Les secours ne sont venus d'une demie-heures après, les avaient-ils
appelés immédiatement ou avaient-ils réfléchis aux conséquences
de leur acte. Qui a tirer ? Pourquoi ? Pourquoi, Dadi et pas un
autre... beaucoup de questions sans réponse. L'enquête est en
cours...
Où en
est l'enquête, aucune nouvelle. Le garçon qui a tiré à eu 2 mois
d'incarcération puis relâché, ayant pour obligation de ne pas
s'éloigner de son domicile et devant porter un bracelet
électronique.
Parce que
tout deuil est singulier, singulier à chacun, singulier dans la
relation mais surtout singulier absolu de l'être perdu. C'est un
déchirement le deuil qui est commun à tous et exceptionnel, ma
mort, votre mort, celle des autres est la règle de toute vie
humaine, exceptionnelle en ce qui se vit chaque fois comme
imprévisible et scandaleuse. Si bien que le deuil qui devrait
logiquement se penser sur le mode de la règle universelle de la
finitude humaine, ne peut en réalité se penser que sur le mode de
exceptionnelle.
-La mort
constitue, pour la pensée, nécessaire et impossible. Nécessaire, puisque toute notre vie porte sa marque comme l'ombre portée du néant
(si nous ne nous mourrons pas, chaque instant sans doute aurait un
goût différent, une lumière différente), comme le point de fuite,
pour nous, de tout.
Mais
impossible puisqu'il n'y a rien dans la mort à penser. Qu'est-elle ?
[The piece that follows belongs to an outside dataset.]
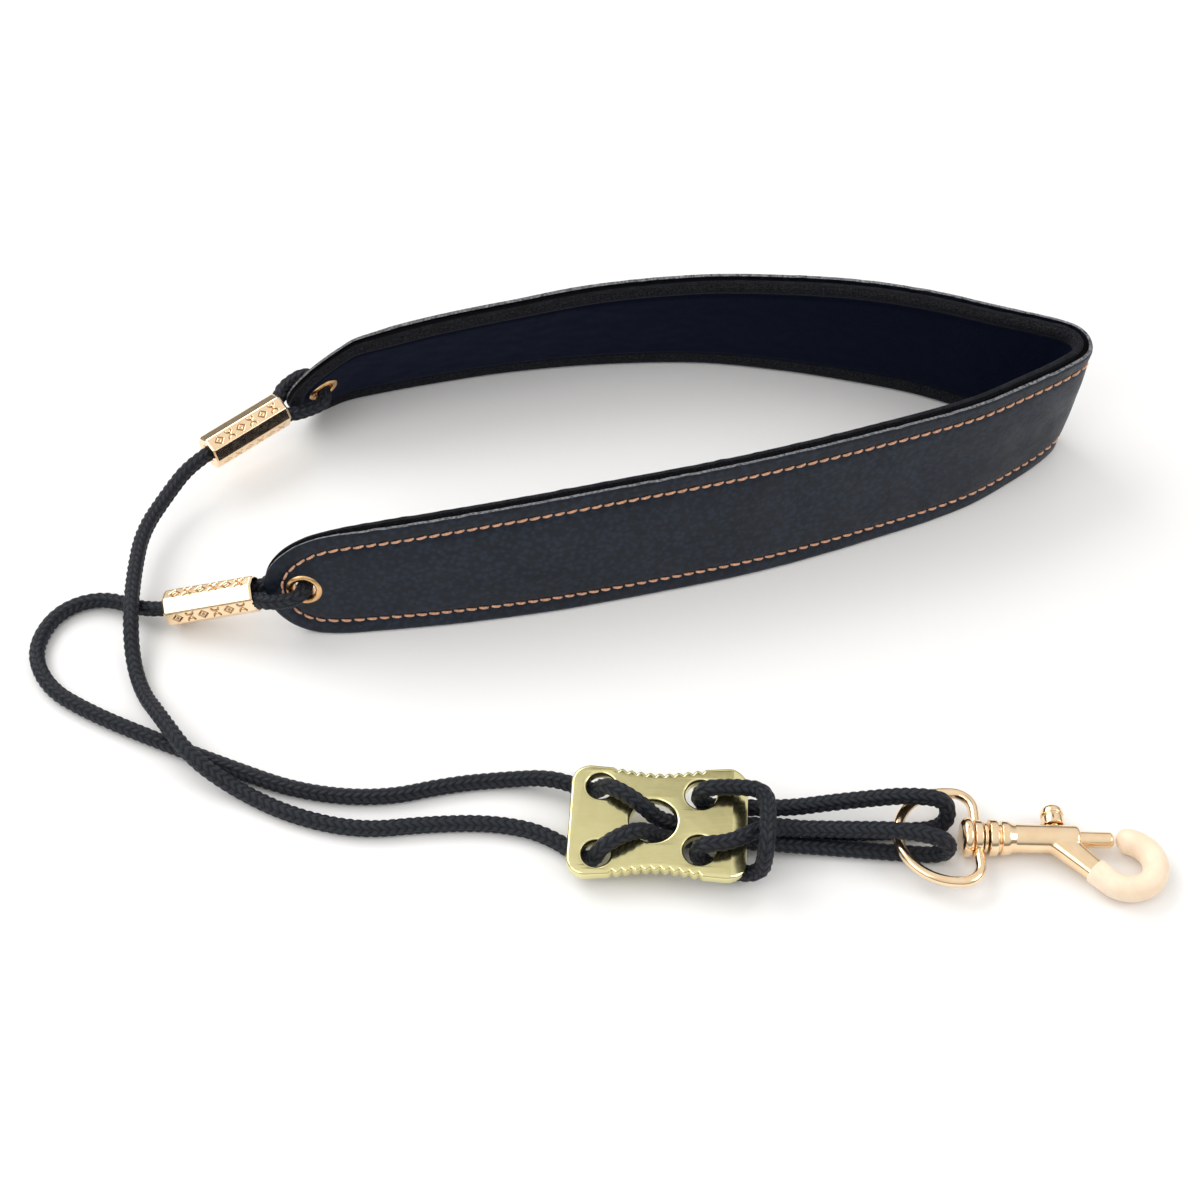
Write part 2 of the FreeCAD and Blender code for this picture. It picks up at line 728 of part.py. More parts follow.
shank_r = size("shank_dia") / 2
head_r = size("head_dia") / 2
head = size("head_thick")
SHANK_END = 11.0
stud = new_body("swivel_stud")
revolve(stud, "stud_turned", [
    (0.0, 0.0), (0.0, head_r - 1.3), (0.4, head_r - 0.5), (1.0, head_r), (head - 0.5, head_r),
    (head, head_r - 0.4), (head, shank_r), (SHANK_END, shank_r), (SHANK_END, 0.0),
])
keep(stud, "swivel_stud", HOOK_FRAME)

washer = new_body("swivel_washer")
washer_r = size("washer_dia") / 2
washer_start = RING_BAR_X + size("ring_wire_dia") / 2 + WASHER_GAP
washer_end = washer_start + size("washer_thick")
revolve(washer, "washer_turned", [
    (washer_start, bore_r), (washer_start, washer_r - WASHER_EDGE),
    (washer_start + WASHER_EDGE, washer_r), (washer_end - WASHER_EDGE, washer_r),
    (washer_end, washer_r - WASHER_EDGE), (washer_end, bore_r),
])
keep(washer, "swivel_washer", HOOK_FRAME)

# ---------------------------------------------------------------- snap hook

neck = size("neck_start")
barrel_start = size("barrel_start")
barrel_end = size("barrel_end")
flange_r = size("flange_dia") / 2
barrel_r = size("barrel_dia") / 2
bolt_r = size("bolt_dia") / 2
bolt_bore_r = bolt_r + size("running_gap")

HOOK_R = size("hook_radius")
HOOK_CENTRE = (39.2, -7.1)
ARM_ROOT = (24.6, -1.8)
HOOK_TIP_ANGLE = 461.0
CORE_SET_BACK = 14.0
CORE_CLEARANCE = 0.02
ARM_HALF_HEIGHT = 3.0
ARM_HALF_WIDTH = 2.5


def arm_tangent():
    """Angle on the hook's circle where the straight arm meets it."""
    dx = ARM_ROOT[0] - HOOK_CENTRE[0]
    dy = ARM_ROOT[1] - HOOK_CENTRE[1]
    away = math.degrees(math.atan2(dy, dx)) % 360
    spread = math.degrees(math.acos(HOOK_R / math.hypot(dx, dy)))
    return away + spread


TANGENT_ANGLE = arm_tangent()
TANGENT = (HOOK_CENTRE[0] + HOOK_R * math.cos(math.radians(TANGENT_ANGLE)),
           HOOK_CENTRE[1] + HOOK_R * math.sin(math.radians(TANGENT_ANGLE)))
ARM_LENGTH = math.hypot(TANGENT[0] - ARM_ROOT[0], TANGENT[1] - ARM_ROOT[1])
ARM_ANGLE = math.degrees(math.atan2(TANGENT[1] - ARM_ROOT[1], TANGENT[0] - ARM_ROOT[0]))
COVER_SET_BACK = 4.2
CORE_OVERLAP = 0.5


def arm_point(distance):
    share = distance / ARM_LENGTH
    return (ARM_ROOT[0] + (TANGENT[0] - ARM_ROOT[0]) * share,
            ARM_ROOT[1] + (TANGENT[1] - ARM_ROOT[1]) * share)


def across_arm(distance):
    """Attachment offset on the XY plane that turns a sketch square to the arm."""
    x, y = arm_point(distance)
    turn = Rotation(Vector(0, 0, 1), ARM_ANGLE).multiply(
        Rotation(Vector(1, 0, 0), 90)).multiply(Rotation(Vector(0, 1, 0), 90))
    return Placement(Vector(x, y, 0), turn)


def hook_spine(start, end_angle):
    """Straight stretch of the arm and the hook's round end, as one wire."""
    x, y = arm_point(start)
    line = Part.LineSegment(Vector(x, y, 0), Vector(TANGENT[0], TANGENT[1], 0)).toShape()
    circle = Part.Circle(Vector(HOOK_CENTRE[0], HOOK_CENTRE[1], 0), Vector(0, 0, 1), HOOK_R)
    arc = Part.ArcOfCircle(circle, math.radians(TANGENT_ANGLE), math.radians(end_angle)).toShape()
    return Part.Wire([line, arc])


def hook_rod(start, end_angle, radius):
    """A round rod along the hook's spine."""
    x, y = arm_point(start)
    direction = Vector(math.cos(math.radians(ARM_ANGLE)), math.sin(math.radians(ARM_ANGLE)), 0)
    section = Part.Wire(Part.Circle(Vector(x, y, 0), direction, radius).toShape())
    return hook_spine(start, end_angle).makePipeShell([section], True, True)


hook = new_body("hook_blank")
revolve(hook, "hook_turned", [
    (neck, shank_r), (neck, flange_r - 0.4), (neck + 0.4, flange_r), (neck + 1.9, flange_r),
    (neck + 2.3, flange_r - 0.4), (neck + 2.5, flange_r - 1.0), (neck + 2.9, flange_r - 1.0),
    (neck + 3.1, flange_r - 0.4), (neck + 4.9, flange_r - 0.5), (neck + 5.5, barrel_r + 0.1),
    (barrel_start, barrel_r), (barrel_end - 0.5, barrel_r), (barrel_end, barrel_r - 0.5),
    (barrel_end, 0.0), (SHANK_END, 0.0), (SHANK_END, shank_r),
])
arm_section = new_sketch(hook, "arm_section", "XY_Plane", across_arm(0.0))
arm_section.addGeometry(Part.Ellipse(Vector(0, 0, 0), ARM_HALF_HEIGHT, ARM_HALF_WIDTH), False)
arm_pad = hook.newObject("PartDesign::Pad", "hook_arm")
arm_pad.Profile = arm_section
arm_pad.Length = ARM_LENGTH - COVER_SET_BACK
doc.recompute()
solid_hook = hook.Tip.Shape.Volume
bore_end = size("bolt_end")
revolve(hook, "bolt_bore", [
    (size("bore_start"), 0.0), (size("bore_start"), bolt_bore_r),
    (bore_end, bolt_bore_r), (bore_end, 0.0),
], groove=True)
SLOT_GAP = 0.15
SLOT_DEPTH = 6.0
slot_sketch = new_sketch(hook, "knob_slot_outline", "XZ_Plane")
slot_half = size("knob_stem_dia") / 2 + SLOT_GAP
slot_start = size("knob_place") - size("bolt_travel")
slot_end = size("knob_place")
sketch_line(slot_sketch, (slot_start, slot_half), (slot_end, slot_half))
sketch_arc(slot_sketch, (slot_end, 0), slot_half, -90, 90)
sketch_line(slot_sketch, (slot_end, -slot_half), (slot_start, -slot_half))
sketch_arc(slot_sketch, (slot_start, 0), slot_half, 90, 270)
doc.recompute()
before_slot = hook.Tip.Shape.Volume
slot = hook.newObject("PartDesign::Pocket", "knob_slot")
slot.Profile = slot_sketch
slot.Length = SLOT_DEPTH
slot.Reversed = False
doc.recompute()
slot_volume = before_slot - hook.Tip.Shape.Volume
if min(solid_hook - before_slot, slot_volume) < LEAST_CUT:
    raise RuntimeError("the hook's bore or slot is not cut")
core_part = doc.addObject("Part::Feature", "hook_core_rod")
core_part.Shape = hook_rod(ARM_LENGTH - COVER_SET_BACK - CORE_OVERLAP,
                           HOOK_TIP_ANGLE - CORE_SET_BACK, size("hook_core_dia") / 2)
hook_fused = doc.addObject("Part::Fuse", "hook_body_whole")
hook_fused.Base = hook
hook_fused.Tool = core_part
doc.recompute()
keep(hook_fused, "hook_body", HOOK_FRAME)

cover_r = size("cover_dia") / 2
cover_outer = hook_rod(ARM_LENGTH - COVER_SET_BACK, HOOK_TIP_ANGLE, cover_r)
cover_core = hook_rod(ARM_LENGTH - COVER_SET_BACK, HOOK_TIP_ANGLE - CORE_SET_BACK,
                      size("hook_core_dia") / 2 + CORE_CLEARANCE)
shape_part("hook_cover", cover_outer.cut(cover_core), HOOK_FRAME)

# ---------------------------------------------------------------- bolt, knob and spring

bolt = new_body("snap_bolt")
bolt_start = size("bolt_start")
bolt_end = size("bolt_end")
SPRING_SEAT = 1.2
SEAT_R = 1.0
BOLT_EDGE = 0.5
revolve(bolt, "bolt_turned", [
    (bolt_start, 0.0), (bolt_start, SEAT_R), (bolt_start + SPRING_SEAT, SEAT_R),
    (bolt_start + SPRING_SEAT, bolt_r), (bolt_end - BOLT_EDGE, bolt_r),
    (bolt_end, bolt_r - BOLT_EDGE), (bolt_end, 0.0),
])
stem_sketch = new_sketch(bolt, "stem_hole", "XZ_Plane")
add_circle(stem_sketch, size("knob_place"), 0, "sizes.knob_stem_dia")
stem_hole = bolt.newObject("PartDesign::Pocket", "stem_bore")
stem_hole.Profile = stem_sketch
stem_hole.Type = "ThroughAll"
doc.recompute()
keep(bolt, "snap_bolt", HOOK_FRAME)

STEM_GAP = 0.01
knob = new_body("thumb_knob")
stem_r = size("knob_stem_dia") / 2 - STEM_GAP
cap_r = size("knob_cap_dia") / 2
KNOB_REST = barrel_r + 0.25
revolve(knob, "knob_turned", [
    (0.2, 0.0), (0.2, stem_r), (KNOB_REST, stem_r), (KNOB_REST, cap_r - 0.6),
    (KNOB_REST + 1.2, cap_r - 0.9), (KNOB_REST + 2.4, cap_r - 0.5), (KNOB_REST + 2.9, cap_r),
    (KNOB_REST + 3.9, cap_r), (KNOB_REST + 4.9, cap_r - 0.6), (KNOB_REST + 5.7, cap_r - 1.6),
    (KNOB_REST + 6.0, 0.0),
])
knob_turn = Placement(Vector(size("knob_place"), 0, 0), Rotation(Vector(0, 0, 1), 90))
keep(knob, "thumb_knob", HOOK_FRAME.multiply(knob_turn))

SPRING_GAP = 0.1
wire_r = size("spring_wire") / 2
spring_start = size("bore_start") + wire_r + SPRING_GAP
spring_length = bolt_start + SPRING_SEAT - spring_start - wire_r - SPRING_GAP
spring_r = size("spring_dia") / 2 - wire_r
helix = Part.makeHelix(spring_length / size("spring_turns"), spring_length, spring_r)
wire_circle = Part.Wire(Part.Circle(Vector(spring_r, 0, 0), Vector(0, 1, 0), wire_r).toShape())
coil = Part.Wire(helix.Edges).makePipeShell([wire_circle], True, True)
lay_along = Placement(Vector(spring_start, 0, 0), Rotation(Vector(0, 1, 0), 90))
shape_part("bolt_spring", coil, HOOK_FRAME.multiply(lay_along))

# ---------------------------------------------------------------- checks and export

doc.recompute()
for obj in doc.Objects:
    if "Invalid" in obj.State or "Error" in obj.State:
        raise RuntimeError("%s failed: %s" % (obj.Label, obj.State))
for label, (length, radius, share) in CORD_FACTS.items():
    print("%-22s length %6.1f  tightest radius %5.1f  volume share %.4f"
          % (label, length, radius, share))
whole = FreeCAD.BoundBox()
for obj in SUBPARTS:
    shape = obj.Shape
    if shape.isNull() or not shape.isValid():
        raise RuntimeError("%s has no valid shape" % obj.Label)
    whole.add(shape.BoundBox)
    shape.exportStep("parts/%s.step" % obj.Label)
print("%d sub-parts" % len(SUBPARTS))
print("box x %.2f %.2f  y %.2f %.2f  z %.2f %.2f"
      % (whole.XMin, whole.XMax, whole.YMin, whole.YMax, whole.ZMin, whole.ZMax))
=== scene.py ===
import bpy
import bmesh
import math
import random
import numpy as np
from contextlib import contextmanager
from mathutils import Matrix, Vector, noise as soft_noise
from mathutils.kdtree import KDTree


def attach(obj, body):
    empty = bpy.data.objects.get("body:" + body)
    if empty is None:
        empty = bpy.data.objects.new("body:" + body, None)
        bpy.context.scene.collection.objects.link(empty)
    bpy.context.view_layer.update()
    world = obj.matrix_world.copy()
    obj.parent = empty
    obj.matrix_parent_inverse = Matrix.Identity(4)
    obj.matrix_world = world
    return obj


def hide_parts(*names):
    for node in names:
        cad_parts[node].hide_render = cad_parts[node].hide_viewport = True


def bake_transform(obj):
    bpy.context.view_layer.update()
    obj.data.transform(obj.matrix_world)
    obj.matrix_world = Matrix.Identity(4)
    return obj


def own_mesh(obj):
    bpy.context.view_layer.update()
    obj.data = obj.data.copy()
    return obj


# Looks of the neck strap. Everything is laid out in millimetres on the same table as the CAD
# model and turned into metres as it becomes a mesh.

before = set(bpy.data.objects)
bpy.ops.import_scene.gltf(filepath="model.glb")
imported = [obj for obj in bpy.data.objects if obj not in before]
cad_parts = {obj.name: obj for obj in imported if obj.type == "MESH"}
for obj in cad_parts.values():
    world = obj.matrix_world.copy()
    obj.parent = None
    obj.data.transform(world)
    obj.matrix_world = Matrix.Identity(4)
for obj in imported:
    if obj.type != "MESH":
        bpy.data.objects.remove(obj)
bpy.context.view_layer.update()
random.seed(7)
rng = np.random.default_rng(7)

MM = 0.001
TO_ORIGIN = Vector((0.8, -3.2, 0.0))
TABLE = Matrix.Translation(TO_ORIGIN)
SCENE = bpy.context.scene
SCENE.view_settings.view_transform = "Standard"


# -------- small tools

def in_scene(place):
    """A point of the table in metres in the shared frame."""
    return tuple((Vector(place) + TO_ORIGIN) * MM)


def add_object(name, data):
    obj = bpy.data.objects.new(name, data)
    SCENE.collection.objects.link(obj)
    return obj


def add_mesh(name, points, faces, material, place=TABLE):
    """A smooth mesh object from points in millimetres in the frame that place gives."""
    points = np.asarray(points, float).reshape(-1, 3)
    matrix = np.array(place, float)
    mesh = bpy.data.meshes.new(name)
    mesh.from_pydata(((points @ matrix[:3, :3].T + matrix[:3, 3]) * MM).tolist(), [], faces)
    mesh.update()
    mesh.materials.append(material)
    mesh.shade_smooth()
    return add_object(name, mesh)


def grid_faces(rows, columns, close_columns=True, close_rows=False):
    """Quads over points stored row by row; each row is a ring unless it is left open."""
    faces = []
    for i in range(rows if close_rows else rows - 1):
        here, beyond = i * columns, (i + 1) % rows * columns
        for j in range(columns if close_columns else columns - 1):
            k = (j + 1) % columns
            faces.append((here + j, here + k, beyond + k, beyond + j))
    return faces


def end_faces(rows, columns):
    """The two faces that close a tube of points stored ring by ring."""
    last = (rows - 1) * columns
    return [tuple(range(columns))[::-1], tuple(range(last, last + columns))]


def circle(around):
    return np.linspace(0, 2 * math.pi, around, endpoint=False)


def rings(points, sides, ups, across, upward):
    """Points round a line, from their offsets across and upward at every point of it."""
    return (points[:, None] + sides[:, None] * across[..., None]
            + ups[:, None] * upward[..., None])


def turned(x, radius, around):
    """Rings of points round the local X axis; the radius may change round each ring."""
    radius = np.broadcast_to(radius, (len(x), around))
    along = np.broadcast_to(x[:, None], radius.shape)
    angles = circle(around)
    return np.stack([along, radius * np.cos(angles), radius * np.sin(angles)], axis=-1)


def hump(x, centre, width):
    return np.exp(-((x - centre) / width) ** 2)


def travelled(points):
    """Distance along a line at each of its points."""
    steps = np.linalg.norm(np.diff(points, axis=0), axis=1)
    return np.concatenate([[0.0], np.cumsum(steps)])


def at_distance(distance, travel, points):
    """Points of a line at given distances along it."""
    return np.stack([np.interp(distance, travel, axis) for axis in points.T], axis=-1)


def put(obj, body, node=None):
    """Let a piece ride on a body, if one is given, and stand for a CAD node."""
    if body:
        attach(obj, body)
    if node:
        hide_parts(node)
    return obj


def made_mesh(obj):
    """The mesh that an object's modifiers or curve settings make."""
    bpy.context.view_layer.update()
    graph = bpy.context.evaluated_depsgraph_get()
    return bpy.data.meshes.new_from_object(obj.evaluated_get(graph))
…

Nous ne le savons pas. Nous ne pouvons le savoir. Ce mystère ultime
rend toute notre vie mystérieuse, comme un chemin dont on ne sait où
il mène, ou plutôt on ne le sait que trop (à la mort), mais sans
savoir pourtant ce qu'il y a derrière, derrière le mot, derrière
la chose, ni même s'il y a quelque chose.
Ce
mystère, où l'humanité commence peut-être n'est certes sans aucun
recours. A la question « qu'est-ce que la mort » ? les philosophes
n'ont cessés de répondre, mais leurs réponses pour simplifiez à l’extrême, se répartissent en deux camp : les uns qui disent que la
mort n'est rien (un néant) et les autres qui affirment qu'elle est
une autre vie, ou la même continuée, purifiée, libérée...
C'est
deux façons de la nier : comme néant puisque le néant n'est rien,
ou comme vie, puisque la mort, alors, en serait une. Penser la mort
c'est la dissoudre : l'objet, nécessairement échappe. Épicure
disait la mort n'est rien et Platon lui pensait que la mort n'est pas
la mort.
Entre ces
deux extrêmes, on ne voit guère quel juste milieu serait possible,
sinon celui qui n'en est pas un, de l'ignorance avouée, de
l'incertitude, du doute, voire de l'indifférence... Mais puisque
l'ignorance, s'agissant de la mort, est notre lot à tous, cette
troisième position n'est autre chose que le prise en compte de ce
que les deux première ont de fragiles et d’inéducable. Au reste,
celle-ci énoncent moins des positions extrêmes que des propositions
contradictoires, soumises comme telles au principe du tiers exclu. Il
faut que la mort soit quelque chose ou bien qu'elle ne soit rien.
Mais si elle est quelque chose, cela, qui la distingue du néant, ne
peut-être qu'une autre vie, un peu plus sombre ou un peu plus
lumineuse, selon les cas ou les croyances de l'autre...
Bref, il y a
ceux qui prennent la mort au sérieux, comme un néant définitif
(c'est dans ce cas que l'on trouve principalement les philosophes, la
quasi-totalité des athées, des matérialistes, des
scientifiques...) et ceux qui croient au contraire qui n'y voient
qu'un passage, qu'une transition entre deux vie, voire le
commencement de la vraie (comme l’annonce la plupart des religions
et avec elles des philosophes spiritualistes ou idéalistes). Le
mystère bien sûr n'en demeure pas moins.